[Stored data]
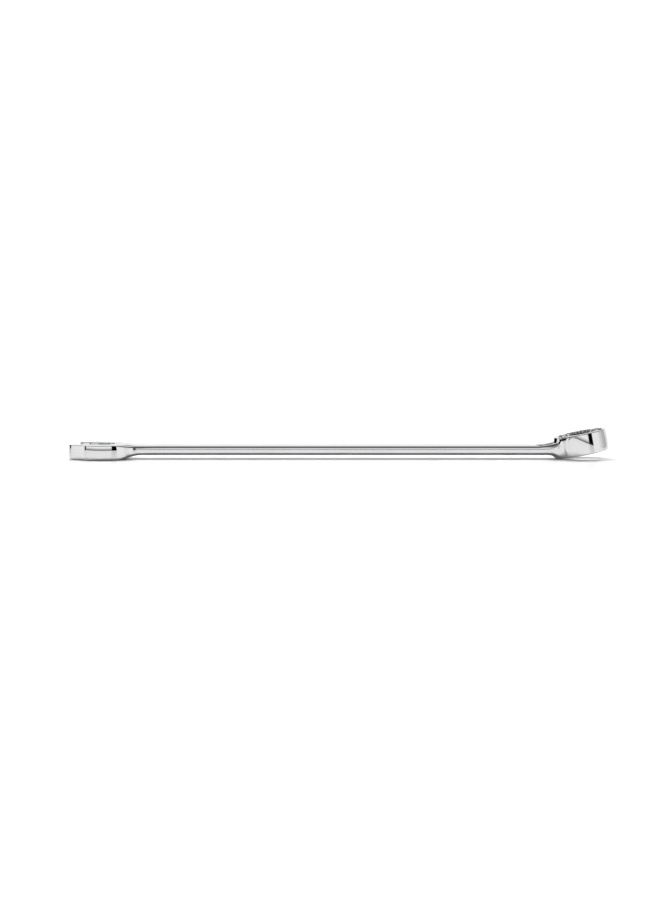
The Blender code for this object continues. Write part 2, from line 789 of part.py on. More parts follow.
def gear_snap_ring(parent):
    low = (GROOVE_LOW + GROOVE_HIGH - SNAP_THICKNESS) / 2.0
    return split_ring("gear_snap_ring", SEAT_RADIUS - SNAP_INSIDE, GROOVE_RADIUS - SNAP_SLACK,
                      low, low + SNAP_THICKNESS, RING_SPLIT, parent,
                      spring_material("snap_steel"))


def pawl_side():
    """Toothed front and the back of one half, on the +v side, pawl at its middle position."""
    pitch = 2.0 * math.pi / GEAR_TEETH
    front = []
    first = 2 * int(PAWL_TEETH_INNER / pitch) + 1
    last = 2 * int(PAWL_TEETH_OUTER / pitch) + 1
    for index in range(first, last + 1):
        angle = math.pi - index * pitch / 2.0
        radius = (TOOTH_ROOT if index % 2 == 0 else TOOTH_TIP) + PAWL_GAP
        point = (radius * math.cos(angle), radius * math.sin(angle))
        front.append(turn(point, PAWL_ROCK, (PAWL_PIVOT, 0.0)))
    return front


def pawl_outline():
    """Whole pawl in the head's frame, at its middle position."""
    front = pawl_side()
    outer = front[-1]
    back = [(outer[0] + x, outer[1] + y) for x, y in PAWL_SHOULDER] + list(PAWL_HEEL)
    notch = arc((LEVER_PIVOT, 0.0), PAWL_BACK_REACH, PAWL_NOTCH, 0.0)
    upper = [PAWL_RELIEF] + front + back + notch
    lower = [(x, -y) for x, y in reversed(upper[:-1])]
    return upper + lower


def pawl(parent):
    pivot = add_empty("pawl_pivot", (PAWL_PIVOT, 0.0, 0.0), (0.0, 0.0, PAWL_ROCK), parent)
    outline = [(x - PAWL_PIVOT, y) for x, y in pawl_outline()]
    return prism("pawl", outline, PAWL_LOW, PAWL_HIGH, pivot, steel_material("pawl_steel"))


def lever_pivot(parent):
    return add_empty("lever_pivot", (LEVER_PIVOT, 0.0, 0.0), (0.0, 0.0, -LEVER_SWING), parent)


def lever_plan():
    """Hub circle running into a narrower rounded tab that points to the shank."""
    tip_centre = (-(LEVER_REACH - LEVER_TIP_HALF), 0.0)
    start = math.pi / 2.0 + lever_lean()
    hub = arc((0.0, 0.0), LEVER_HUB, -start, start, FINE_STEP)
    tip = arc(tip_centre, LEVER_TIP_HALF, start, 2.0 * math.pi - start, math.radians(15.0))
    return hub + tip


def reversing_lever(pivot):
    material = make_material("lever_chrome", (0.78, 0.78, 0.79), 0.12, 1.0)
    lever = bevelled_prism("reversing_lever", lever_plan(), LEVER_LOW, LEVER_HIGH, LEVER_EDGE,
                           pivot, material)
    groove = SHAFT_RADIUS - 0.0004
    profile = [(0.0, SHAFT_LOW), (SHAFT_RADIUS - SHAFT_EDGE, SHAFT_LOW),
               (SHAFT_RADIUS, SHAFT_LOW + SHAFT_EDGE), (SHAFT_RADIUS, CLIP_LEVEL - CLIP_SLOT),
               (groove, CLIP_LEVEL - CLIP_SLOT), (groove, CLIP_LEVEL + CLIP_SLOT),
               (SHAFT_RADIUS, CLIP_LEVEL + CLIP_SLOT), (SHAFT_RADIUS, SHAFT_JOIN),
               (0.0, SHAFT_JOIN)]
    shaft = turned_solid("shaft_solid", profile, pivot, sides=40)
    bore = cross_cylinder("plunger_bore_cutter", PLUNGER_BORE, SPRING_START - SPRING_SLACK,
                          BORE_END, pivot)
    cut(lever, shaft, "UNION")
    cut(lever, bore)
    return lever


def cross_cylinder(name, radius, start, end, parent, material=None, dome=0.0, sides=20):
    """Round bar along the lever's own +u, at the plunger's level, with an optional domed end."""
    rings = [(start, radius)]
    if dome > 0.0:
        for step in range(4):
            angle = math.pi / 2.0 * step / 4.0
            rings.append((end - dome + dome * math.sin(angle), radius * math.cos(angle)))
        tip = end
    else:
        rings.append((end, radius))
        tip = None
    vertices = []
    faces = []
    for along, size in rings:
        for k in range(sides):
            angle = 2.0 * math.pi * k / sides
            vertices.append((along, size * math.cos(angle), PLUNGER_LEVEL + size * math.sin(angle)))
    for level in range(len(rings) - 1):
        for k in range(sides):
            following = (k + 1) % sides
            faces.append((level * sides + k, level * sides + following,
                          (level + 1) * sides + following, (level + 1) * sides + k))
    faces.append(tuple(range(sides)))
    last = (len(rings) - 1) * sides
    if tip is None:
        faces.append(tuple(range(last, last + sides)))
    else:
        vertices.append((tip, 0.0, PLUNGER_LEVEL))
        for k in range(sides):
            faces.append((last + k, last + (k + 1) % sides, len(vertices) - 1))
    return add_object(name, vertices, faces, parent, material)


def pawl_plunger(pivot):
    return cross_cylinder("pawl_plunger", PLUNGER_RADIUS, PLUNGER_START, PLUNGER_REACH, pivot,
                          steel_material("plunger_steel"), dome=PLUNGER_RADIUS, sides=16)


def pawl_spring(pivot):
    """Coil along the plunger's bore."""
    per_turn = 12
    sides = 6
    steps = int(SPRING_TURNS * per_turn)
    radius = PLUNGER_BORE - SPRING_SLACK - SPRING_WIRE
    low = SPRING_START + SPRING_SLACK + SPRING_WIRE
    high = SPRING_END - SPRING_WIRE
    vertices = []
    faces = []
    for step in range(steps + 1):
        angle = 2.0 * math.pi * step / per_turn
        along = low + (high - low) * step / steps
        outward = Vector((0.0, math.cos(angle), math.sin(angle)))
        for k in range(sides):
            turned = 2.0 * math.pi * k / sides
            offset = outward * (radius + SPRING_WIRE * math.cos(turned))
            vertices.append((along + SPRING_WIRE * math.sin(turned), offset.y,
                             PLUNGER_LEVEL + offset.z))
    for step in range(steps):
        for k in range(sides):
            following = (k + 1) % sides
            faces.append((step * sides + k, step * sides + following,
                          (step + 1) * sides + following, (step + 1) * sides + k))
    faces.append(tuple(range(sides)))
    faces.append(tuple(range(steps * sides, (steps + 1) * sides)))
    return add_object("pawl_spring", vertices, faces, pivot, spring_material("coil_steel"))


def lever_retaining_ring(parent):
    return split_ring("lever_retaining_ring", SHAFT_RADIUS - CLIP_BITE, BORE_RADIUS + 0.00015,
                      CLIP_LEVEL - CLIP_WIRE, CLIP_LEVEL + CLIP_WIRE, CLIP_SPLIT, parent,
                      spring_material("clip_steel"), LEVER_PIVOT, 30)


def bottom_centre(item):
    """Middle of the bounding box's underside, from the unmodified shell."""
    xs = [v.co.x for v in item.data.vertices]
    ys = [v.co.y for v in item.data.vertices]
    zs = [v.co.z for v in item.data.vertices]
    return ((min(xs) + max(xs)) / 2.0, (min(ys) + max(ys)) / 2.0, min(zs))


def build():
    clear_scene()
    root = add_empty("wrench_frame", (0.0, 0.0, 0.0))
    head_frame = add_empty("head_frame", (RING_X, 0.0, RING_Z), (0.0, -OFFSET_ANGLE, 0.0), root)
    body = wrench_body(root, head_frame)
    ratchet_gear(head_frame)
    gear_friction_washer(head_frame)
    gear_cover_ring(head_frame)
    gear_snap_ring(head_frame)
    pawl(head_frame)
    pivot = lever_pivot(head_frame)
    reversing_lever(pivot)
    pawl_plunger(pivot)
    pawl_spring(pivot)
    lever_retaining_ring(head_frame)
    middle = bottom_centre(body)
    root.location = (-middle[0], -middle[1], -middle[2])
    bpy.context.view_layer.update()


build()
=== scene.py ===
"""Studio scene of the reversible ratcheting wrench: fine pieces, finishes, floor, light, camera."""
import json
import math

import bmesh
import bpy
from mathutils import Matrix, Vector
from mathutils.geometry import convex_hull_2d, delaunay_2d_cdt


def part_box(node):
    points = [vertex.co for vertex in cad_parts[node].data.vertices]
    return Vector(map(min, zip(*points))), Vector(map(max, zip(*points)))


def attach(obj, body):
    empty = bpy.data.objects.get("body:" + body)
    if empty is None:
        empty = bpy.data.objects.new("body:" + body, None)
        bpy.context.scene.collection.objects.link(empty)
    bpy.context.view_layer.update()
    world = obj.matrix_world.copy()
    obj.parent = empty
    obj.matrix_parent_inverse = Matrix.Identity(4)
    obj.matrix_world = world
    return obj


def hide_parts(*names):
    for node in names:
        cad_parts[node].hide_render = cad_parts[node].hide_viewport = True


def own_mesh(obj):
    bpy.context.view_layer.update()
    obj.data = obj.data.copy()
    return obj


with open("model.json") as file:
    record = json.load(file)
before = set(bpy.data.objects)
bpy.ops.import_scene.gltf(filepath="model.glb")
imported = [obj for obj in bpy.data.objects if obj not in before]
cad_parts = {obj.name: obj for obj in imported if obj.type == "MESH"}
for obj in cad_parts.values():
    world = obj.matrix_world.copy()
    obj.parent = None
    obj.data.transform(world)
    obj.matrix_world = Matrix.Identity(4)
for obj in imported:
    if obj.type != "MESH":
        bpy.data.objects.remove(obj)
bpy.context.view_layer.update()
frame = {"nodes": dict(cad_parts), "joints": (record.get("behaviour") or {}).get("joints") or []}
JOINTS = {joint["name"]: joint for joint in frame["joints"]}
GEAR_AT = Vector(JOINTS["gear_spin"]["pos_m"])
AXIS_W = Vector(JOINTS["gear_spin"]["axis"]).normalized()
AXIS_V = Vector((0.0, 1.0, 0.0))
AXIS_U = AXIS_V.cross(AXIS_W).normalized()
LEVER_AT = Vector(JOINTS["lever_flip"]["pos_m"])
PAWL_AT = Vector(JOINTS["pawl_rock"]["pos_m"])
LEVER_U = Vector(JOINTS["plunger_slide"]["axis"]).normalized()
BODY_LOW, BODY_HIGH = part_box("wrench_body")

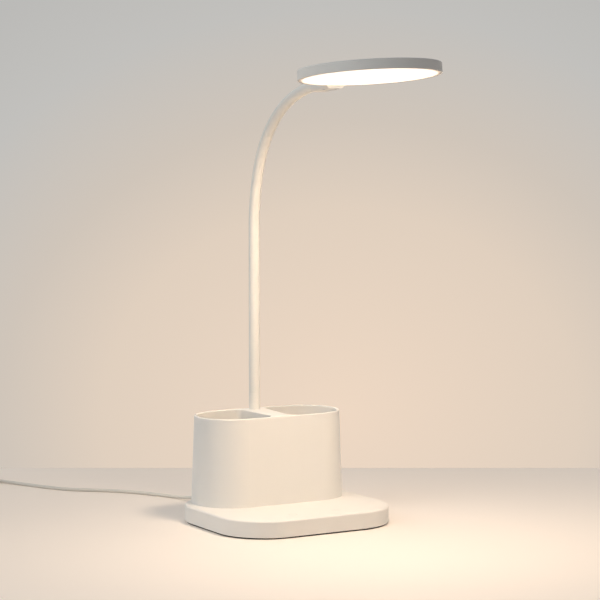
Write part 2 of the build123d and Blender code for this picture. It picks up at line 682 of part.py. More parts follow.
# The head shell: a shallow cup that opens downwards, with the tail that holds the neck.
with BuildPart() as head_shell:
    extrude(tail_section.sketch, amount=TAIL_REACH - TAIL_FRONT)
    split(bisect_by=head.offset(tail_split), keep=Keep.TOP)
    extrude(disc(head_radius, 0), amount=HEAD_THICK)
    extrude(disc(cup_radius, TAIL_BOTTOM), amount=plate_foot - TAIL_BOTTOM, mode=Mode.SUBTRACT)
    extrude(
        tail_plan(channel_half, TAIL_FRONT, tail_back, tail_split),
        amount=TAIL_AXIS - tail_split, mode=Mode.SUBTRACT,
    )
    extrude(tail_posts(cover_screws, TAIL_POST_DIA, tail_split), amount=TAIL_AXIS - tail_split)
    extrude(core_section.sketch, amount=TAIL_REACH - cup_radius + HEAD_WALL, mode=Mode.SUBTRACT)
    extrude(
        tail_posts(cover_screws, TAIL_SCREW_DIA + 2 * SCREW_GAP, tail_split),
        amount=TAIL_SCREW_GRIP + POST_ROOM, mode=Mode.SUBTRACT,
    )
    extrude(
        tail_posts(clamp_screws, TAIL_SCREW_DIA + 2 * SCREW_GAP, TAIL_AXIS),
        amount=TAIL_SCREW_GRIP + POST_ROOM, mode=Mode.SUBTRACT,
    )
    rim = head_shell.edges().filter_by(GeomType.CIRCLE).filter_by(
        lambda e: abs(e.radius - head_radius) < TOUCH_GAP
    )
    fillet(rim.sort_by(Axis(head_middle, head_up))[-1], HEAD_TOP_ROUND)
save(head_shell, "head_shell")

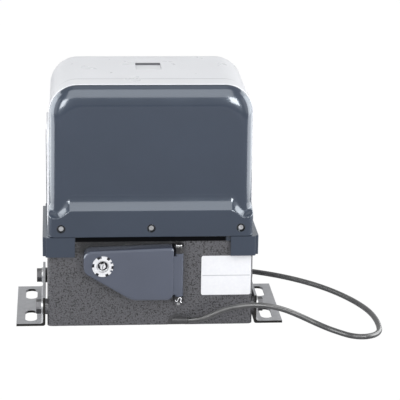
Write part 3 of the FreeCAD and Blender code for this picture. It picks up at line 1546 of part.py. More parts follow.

__WORK INSTRUCTIONS__: Write out the records exactly, starting at the first line and stopping after the line that contains "0.0, -LEVER_SWING), parent)".

__RESULT FOR THIS TASK__:
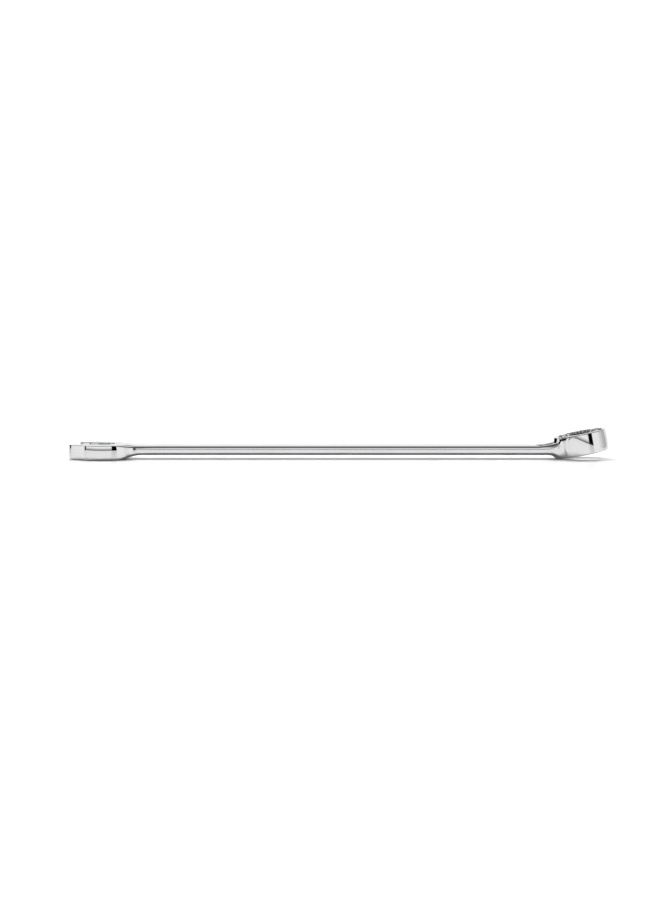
The Blender code for this object continues. Write part 2, from line 789 of part.py on. More parts follow.
def gear_snap_ring(parent):
    low = (GROOVE_LOW + GROOVE_HIGH - SNAP_THICKNESS) / 2.0
    return split_ring("gear_snap_ring", SEAT_RADIUS - SNAP_INSIDE, GROOVE_RADIUS - SNAP_SLACK,
                      low, low + SNAP_THICKNESS, RING_SPLIT, parent,
                      spring_material("snap_steel"))


def pawl_side():
    """Toothed front and the back of one half, on the +v side, pawl at its middle position."""
    pitch = 2.0 * math.pi / GEAR_TEETH
    front = []
    first = 2 * int(PAWL_TEETH_INNER / pitch) + 1
    last = 2 * int(PAWL_TEETH_OUTER / pitch) + 1
    for index in range(first, last + 1):
        angle = math.pi - index * pitch / 2.0
        radius = (TOOTH_ROOT if index % 2 == 0 else TOOTH_TIP) + PAWL_GAP
        point = (radius * math.cos(angle), radius * math.sin(angle))
        front.append(turn(point, PAWL_ROCK, (PAWL_PIVOT, 0.0)))
    return front


def pawl_outline():
    """Whole pawl in the head's frame, at its middle position."""
    front = pawl_side()
    outer = front[-1]
    back = [(outer[0] + x, outer[1] + y) for x, y in PAWL_SHOULDER] + list(PAWL_HEEL)
    notch = arc((LEVER_PIVOT, 0.0), PAWL_BACK_REACH, PAWL_NOTCH, 0.0)
    upper = [PAWL_RELIEF] + front + back + notch
    lower = [(x, -y) for x, y in reversed(upper[:-1])]
    return upper + lower


def pawl(parent):
    pivot = add_empty("pawl_pivot", (PAWL_PIVOT, 0.0, 0.0), (0.0, 0.0, PAWL_ROCK), parent)
    outline = [(x - PAWL_PIVOT, y) for x, y in pawl_outline()]
    return prism("pawl", outline, PAWL_LOW, PAWL_HIGH, pivot, steel_material("pawl_steel"))


def lever_pivot(parent):
    return add_empty("lever_pivot", (LEVER_PIVOT, 0.0, 0.0), (0.0, 0.0, -LEVER_SWING), parent)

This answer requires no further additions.